A bit of googling whilst taking shelter in a tunnel we had two options. Continue riding towards Brenner Pass for about 15 km, or go back about 3 km. I normally prefer the forward option but we were both wet and cold so we headed back the 3 km.
Purchasing a train ticket was easy enough, despite it being an unmanned station. There was only one train heading to Innsbruck in the next few hours so I purchased two tickets from the machine. The problem was the bikes! Normally there is an option to buy bike tickets.
A lady told me that bikes were not normally allowed on ‘the German train’. Sure enough, the train was heading to Munich and was of German origin. Someone else told me that ‘possibly’ the conductor would allow it. Stress!!!!
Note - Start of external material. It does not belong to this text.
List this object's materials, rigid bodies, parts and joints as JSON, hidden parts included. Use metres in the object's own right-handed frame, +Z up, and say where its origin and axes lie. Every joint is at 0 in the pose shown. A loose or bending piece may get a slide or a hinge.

I cleaned the bikes as the train was delayed. It was very cold on the railway platform with a wind tunnel effect being very cooling. Cleaning the bikes gave me a focus, helped warm me a tad and take the edge off worrying about the conductors decisions. I also thought if they looked clean we might have a better chance.
The train arrived and we tried to open the door with bike markings. The male conductor shouted NO! We ran up to him and he said to go to carriage 452 and to run! We were running and a female conductor said NO!
She looked at our tickets and screamed a German lecture at us…I explained I was Australian and did not speak much German. She rolled her eyes and told us to run to the very last carriage.
It was a long train, we are running pushing our bikes, metal cleats on our shoes in the wet…..grrrrr. We literally threw the bikes and ourselves on the train. The train started moving and we breathed a sigh of relief. Ah but there was more to be said.
The next lecture was in English and we were both rattled, and all I could say was ‘sorry’. The gist was that we should have known to buy the bike tickets on line, the previous day! Anyway, there were two spare bike storage spots in the carriage, and 20 Euro later she left us alone.
Now we are in Innsbruck, my third time here, Tony’s first.
A very famous local landmark, with the ‘golden roof’ was a 15th century residence of Duke Friedrich IV. The roof is covered with 2,657 fire gilded copper tiles and was commissioned by Emperor Maximillian I ( 1459- 1519) to commemorate his marriage.
This next building reminds me of some of my daughter Hannah’s toys she had as a youngster. The ones where little doors could be opened.
You can see from the photos all the tourists and their umbrella’s.
We paid to walk up to the top of the City Tower, constructed between 1442 and 1450. in 1462 a fire alarm bell was installed. How many rings indicated where the fire was. For example, the Imperial Palace was five rings.
Tower sentries worked at the top, keeping a lookout until as recently as 1967.
The stairwell to the lookout is very interesting. There are two sets of 133 steps, one going up, one down. They create an interesting image. The second photo shows the glass you walk on at the top overlooking the vortex.
We stood in the rain at the top. On a clear day you would see the mountains that surround Innsbruck. Today the views are a tad localised, including the Olympic ski jump.
We stumbled into a Swarovski exhibition. Quite amazing but on the garish side. The display below is coloured by Swarovski crystals. The exhibition leads into a massive shop, akin to an IKEA store! That is, hard to get out of quickly.
One more photo before we headed back to the hotel.
Back at our hotel we discussed tomorrow. We are due to ride to Sankt Johann. Rain and cold conditions are forecast for the day. In fact, Central Europe has been issued a weather alert for lots of rain and flooding to potentially affect millions.
There is a train. We are not stuffing around in such situations if there is an option. Safety and health first and foremost. Disappointment we just have to suck up. Our final decision will be made after breakfast when we check the up to date forecasts.
We have a brilliant view out our hotel window of the Old Town. The third photo is from the City Tower. Our hotel is the salmon coloured one, and we are on the third floor ( so 2 stories above us). The two windows on the very right are ours.
We decided to walk back into the Old Town, braving the rain to visit the Cathedral. On the way we past the Imperial Palace, that had closed for the day.
St James Cathedral has nicely painted domes. It commenced life in around 1180, as part of the legendary Way of St James medieval Christian pilgrimage.
The Cathedral was badly damaged by earthquakes in the 16th and 17th centuries and substantially rebuilt between 1717 and 1724.
We sat down for dinner. I am glad they clarified what kind of kids were being fried! Not sure about ‘foal’ in my goulash either.
So that’s it. This trip is potentially ending not the way planned, but that’s life isn’t it!